I think this is a very important quote. Guidance last year over 'iffy' Q4/Q1 combined with market uncertainties pushed the stock to an August low before investors saw through this in the run during the six months from August (again assisted by broader markets).
I liked the way that TSMC presented its cash flow statistics. It would have been easy to have just concluded cash went up rather than highlighting actually that continued high investment levels (the ramp to 20nm) meant underlying FCF was small negative. Corporate straightforwardness like this is good.
Investment levels next year will be about akin to this year.

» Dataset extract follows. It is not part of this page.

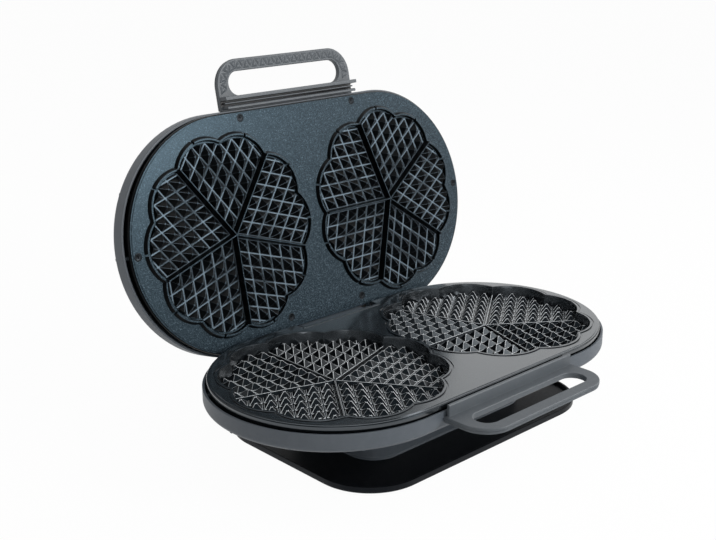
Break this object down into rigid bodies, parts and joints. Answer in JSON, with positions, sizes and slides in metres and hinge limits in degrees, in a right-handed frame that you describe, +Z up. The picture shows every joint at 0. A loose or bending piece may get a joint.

Chairman Chang also discussed any perceived threat from Intel and/or Samsung -
On foundry-to-foundry competition, I believe we are competitive... On a grand alliance versus IDM competition, I believe we are more than competitive...so while other competitors, or at least some of the other competitors, are talking about building capacity and even actually building capacity, I think that we will have a much higher utilization.. this has happened before, when -- this in fact has been happening all along, in the last 15 years or so. While we always build capacity, we knew who our customers would be and at least we knew at least approximately what their demand would be, real demand. While we build our capacity on that kind of knowledge, our competitors often build capacity on speculation…
I would agree on this.
TSMC is a quality operator. Technology-wise it is a leader, I am heartened by the competitor relevant comments and it is still performing albeit it is not now showing margin/sales increases year-on-year that it was. Issues are centred on these harder comps and the continued need to invest in order to stay ahead.
At a current market cap (in Taiwan) of NT$2515bn, TSMC has just over 10% of its market cap in cash today. That makes the EV around NT$2290. Using the mid-points of the company's guidance, this puts it on x10 EV/ebit. That is a level that captures my interest for this global leader.
If I use the Friday close for the NYSE quote, I note the share is approximately halfway between the August 2012 level and the 2013 YTD high. Broadly speaking, this range extremes are equivalent to 2013 x8 EV/ebit and x12 EV/ebit. For a technology leader like TSMC, I would value it on the latter measurement giving me a (US quote) share price target of US$19.5.
This makes the share a buy today especially as I note in the Taiwanese market the share fell 6%+ on Monday as heavy domestic holders lightened up holdings.
I would augment the position sub US$15 and sub US$13.
The share also offers a useful 3%+ yield.
Disclosure: I have no positions in any stocks mentioned, but may initiate a long position in [[TSM]] over the next 72 hours. I wrote this article myself, and it expresses my own opinions. I am not receiving compensation for it. I have no business relationship with any company whose stock is mentioned in this article.